In the post-Cold War era and with the emergence of new security challenges to U.S. interests around the globe, the U.S. intelligence community has come under intense scrutiny. Indeed, the principal mission of the newly-established Presidential Commission on Roles and Capabilities of the U.S. Intelligence Community -- whose ranks include two members of The Washington Institute's Board of Advisors, Chairman Les Aspin and Ambassador Paul Wolfowitz -- is to define exactly what the intelligence community should be charged to do in the twenty-first century and how it can best do it.

Nowhere is the urgency for re-thinking intelligence requirements and methods greater than in the Middle East. With its longstanding U.S. allies, critical natural resources, and strategic waterways, the security of the Middle East is vital to U.S. national interests. However, the combustible combination of the virulent anti-Western ideology that has taken hold in much of the region, huge stocks of ballistic missiles and weapons of mass destruction, and rogue leaderships in a number of regional states makes the Middle East one of the most volatile regions of the world. Analyzing and understanding the impact of such complex phenomena as the Arab-Israeli peace process and the spread of radical fundamentalism needs to be at the top of the agenda for the U.S. intelligence community.

To provide a framework for reviewing the intelligence community's work on the Middle East, The Washington Institute convened a special Policy Forum panel discussion on February 16, 1995. Participants included regional experts and intelligence officials from the National Security Council, the Department of State and the Defense Intelligence Agency. Their presentations, edited for publication, are published herein.
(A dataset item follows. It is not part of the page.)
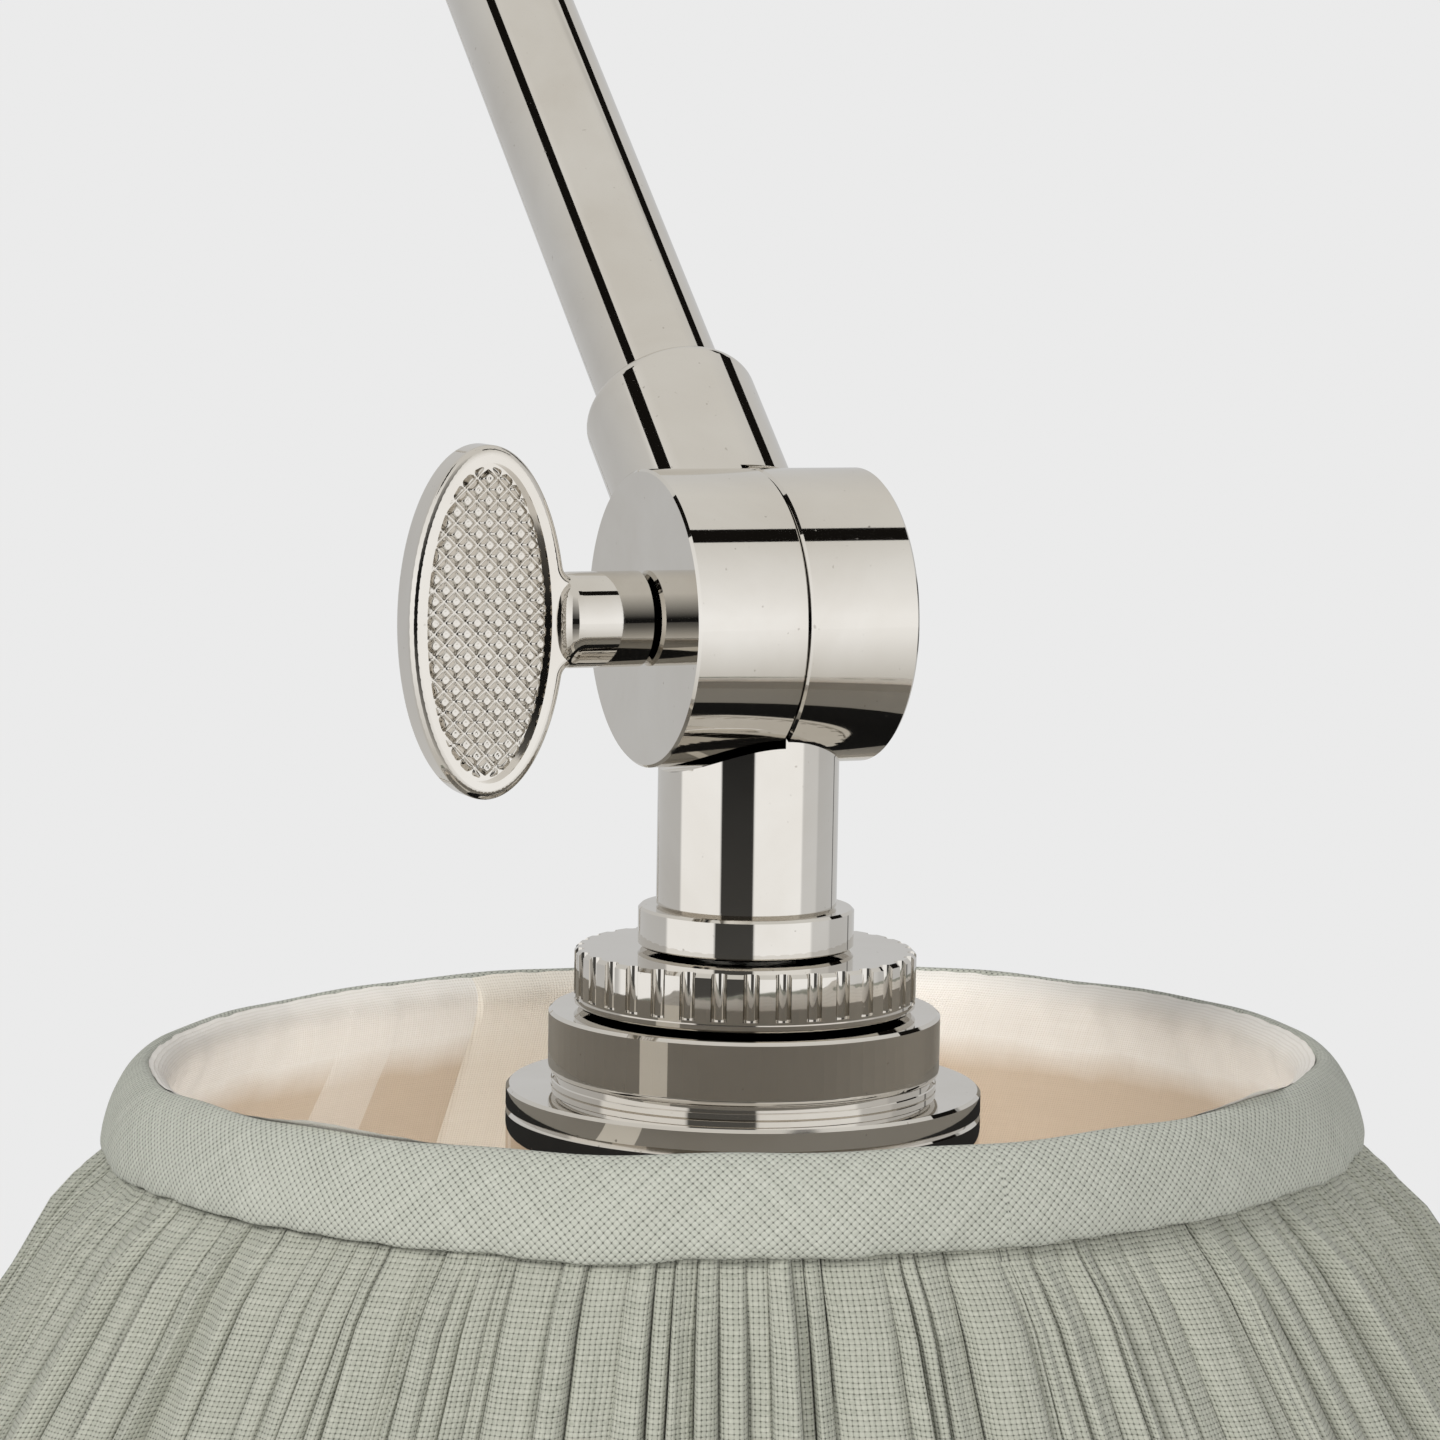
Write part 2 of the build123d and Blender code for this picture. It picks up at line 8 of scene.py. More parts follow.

Together, the panelists underscored the need for a renewed emphasis on regional expertise as a prerequisite for understanding the complex changes- political, economic, social, religious, military, and environmental-now underway in the region. In so doing, they highlighted the opportunity that the end of the Cold War now provides for the intelligence community to benefit from non-governmental institutions-"think tanks" and universities-whose contributions on many topics are needed to supplement the government's own efforts.

Providing research and analysis to the policy-making community is the main mission of The Washington Institute. This special Policy Forum report is presented as part of our continuing effort to promote informed debate and scholarly research on U.S. interests in the Middle East.